__Task description__
Would you print the material exactly, starting at its first line and ending at the line holding "phone_thickness = 4.0"?

__Information provided__
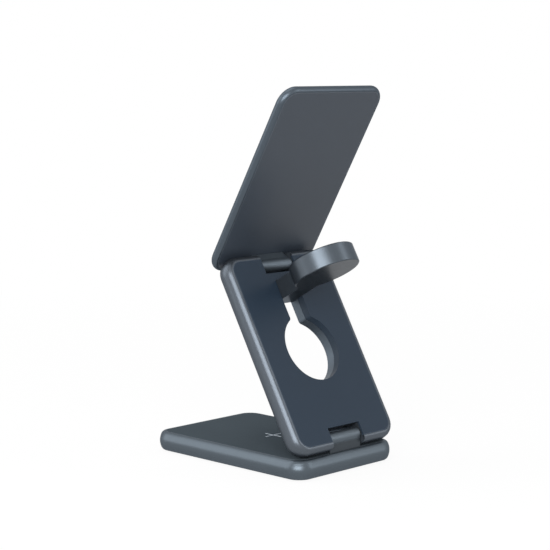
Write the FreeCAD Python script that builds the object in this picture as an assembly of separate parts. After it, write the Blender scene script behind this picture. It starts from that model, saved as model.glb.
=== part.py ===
import FreeCAD, Part
import math
import os

V = FreeCAD.Vector
X_AXIS = V(1, 0, 0)
Z_AXIS = V(0, 0, 1)

# Foldable three in one wireless charger, set up as a Z-shaped stand.
# Origin: centre of the base's underside. +Z up, +Y to the back, the user sits at -Y.

# Panels: one outline for all three
panel_width = 66.0
panel_length = 97.0
corner_radius = 8.4
base_thickness = 9.0
support_thickness = 8.2
phone_thickness = 4.0

# Rounded rims: how far in the flat face starts, and the small radius at its edge
base_rim_inset = 2.7
base_rim_shoulder = 2.2
support_rim_inset = 2.6
support_rim_shoulder = 2.3
phone_rim_inset = 1.4
phone_rim_shoulder = 0.9

# Covers let flush into the frames
rim_land = 0.2
cover_gap = 0.12
base_cover_thickness = 1.2
support_cover_thickness = 1.0
phone_cover_thickness = 0.8
base_wall = 5.0
support_wall = 4.6
phone_wall = 3.6
base_pocket_corner = 12.0
pocket_corner = 4.0

# Stance: tilt of the support and of the phone panel above the table
support_tilt = 60.0
phone_tilt = 60.0

# Folding hinges
hinge_inset = 5.2
hinge_gap = 0.3
base_hinge_setback = 5.5
phone_hinge_setback = 5.3
barrel_radius = 3.1
barrel_edge = 0.35
knuckle_half_width = 10.2
knuckle_foot_half = 2.6
notch_side_gap = 0.3
lower_notch_depth = 9.6
upper_notch_depth = 10.5
notch_web_gap = 0.4
upper_web_below_axis = 1.4
notch_floor_wall = 1.5
notch_lip = 1.2
seat_gap = 0.1
base_tenon_depth = 5.0
phone_tenon_depth = 1.8
tenon_block_half = 14.0
tenon_block_depth = 12.0

# Hinge shafts, and the sprung bushes that give them friction
shaft_radius = 1.5
shaft_fit = 0.02
shaft_running_gap = 0.05
bush_radius = 2.5
bush_length = 6.0
bush_fit = 0.02
bush_bore_lead = 0.5
bush_end_wall = 1.2

# Watch paddle and the keyhole it folds into
disc_radius = 15.6
disc_thickness = 9.1
disc_above_pivot = 4.85
disc_edge = 0.4
arm_half_width = 6.3
arm_length = 29.5
arm_end_radius = 5.05
pivot_drop = 19.3
head_gap = 0.5
slot_gap = 0.3
keyhole_junction = 1.7
keyhole_top_corner = 0.8
skirt_wall = 1.0
skirt_split = 0.5
skirt_joint = 0.1
pin_radius = 1.0
pin_fit = 0.02
pin_running_gap = 0.05
pin_hole_gap = 0.3
pivot_block_length = 4.0
pivot_block_half = 2.6
pivot_block_depth = 1.9

# Watch charging head
watch_wall = 2.6
watch_floor = 1.4
watch_pad_thickness = 1.4
watch_pad_gap = 0.1
watch_pad_ledge = 0.8
watch_pad_dish = 0.6
watch_pad_dish_rim = 1.4
watch_coil_height = 2.2
watch_coil_inner = 5.0
watch_coil_gap = 0.4
watch_magnet_radius = 4.2
watch_ferrite_thickness = 0.8
watch_board_radius = 9.0
watch_board_thickness = 0.8
watch_board_gap = 1.0

# Phone charging head
phone_coil_margin = 1.5
phone_coil_inner = 11.0
phone_stack_gap = 0.1
phone_ferrite_thickness = 0.5
magnet_ring_side_gap = 2.2
magnet_ring_board_gap = 2.5
magnet_ring_width = 4.2
magnet_count = 16
magnet_gap_deg = 1.6
phone_board_size = (30.0, 12.0, 0.8)
phone_board_block_gap = 2.0
phone_chip_size = (5.0, 5.0, 0.9)
phone_chip_places = (-8.0, 0.0, 8.0)

# Earbud charging head, board, weight and socket in the base
earbud_coil_outer = 20.0
earbud_coil_inner = 9.0
earbud_coil_height = 2.0
earbud_ferrite_margin = 1.0
earbud_ferrite_thickness = 0.6
mark_arm = 5.0
mark_width = 0.5
mark_depth = 0.15
weight_side_gap = 3.0
weight_end_gap = 4.5
weight_height = 2.8
weight_corner = 3.0
board_length = 19.0
board_thickness = 1.0
board_gap = 0.3
board_corner = 1.0
board_chip_places = ((-8.0, -3.0), (4.0, 3.5), (13.0, -3.5))
board_chip_sizes = ((6.0, 6.0, 1.0), (5.0, 5.0, 0.9), (4.0, 4.0, 0.9))
capacitor_places = ((-1.0, -4.0), (20.0, 3.0))
capacitor_radius = 2.6
capacitor_height = 3.0
post_radius = 1.6
post_inset = 3.5
foot_height = 0.5
foot_recess = 0.5
foot_margin = 4.5
foot_corner = 5.0
socket_from_pocket_end = 12.0
socket_width = 9.0
socket_height = 3.2
socket_depth = 7.4
socket_wall = 0.3
socket_gap = 0.15
socket_inset = 0.4
socket_roundness = 0.99
tongue_width = 6.7
tongue_height = 0.7
tongue_recess = 0.8

# Screws
cover_screw_inset = 7.4
screw_radius = 0.9
screw_head_radius = 1.7
screw_head_height = 0.7
screw_fit = 0.05
cover_screw_length = 5.0
knuckle_screw_x = 6.0
knuckle_screw_bite = 3.5
screw_end_gap = 0.3
cross_recess = (0.5, 1.9, 0.4)

# Power ribbon inside the support
ribbon_width = 5.0
ribbon_thickness = 0.4
ribbon_side_gap = 2.9
ribbon_end_gap = 2.0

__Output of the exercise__
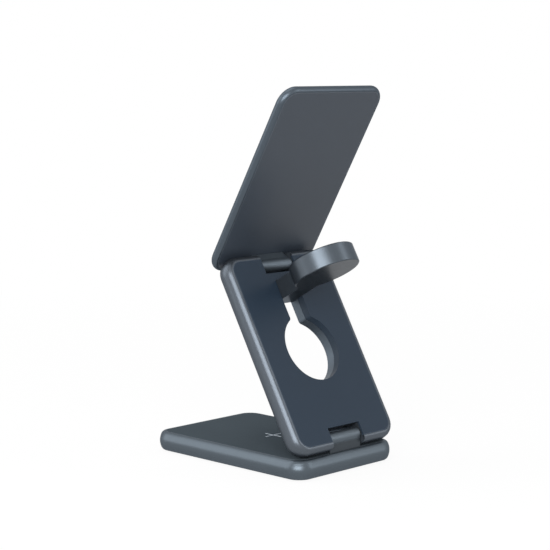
Write the FreeCAD Python script that builds the object in this picture as an assembly of separate parts. After it, write the Blender scene script behind this picture. It starts from that model, saved as model.glb.
=== part.py ===
import FreeCAD, Part
import math
import os

V = FreeCAD.Vector
X_AXIS = V(1, 0, 0)
Z_AXIS = V(0, 0, 1)

# Foldable three in one wireless charger, set up as a Z-shaped stand.
# Origin: centre of the base's underside. +Z up, +Y to the back, the user sits at -Y.

# Panels: one outline for all three
panel_width = 66.0
panel_length = 97.0
corner_radius = 8.4
base_thickness = 9.0
support_thickness = 8.2
phone_thickness = 4.0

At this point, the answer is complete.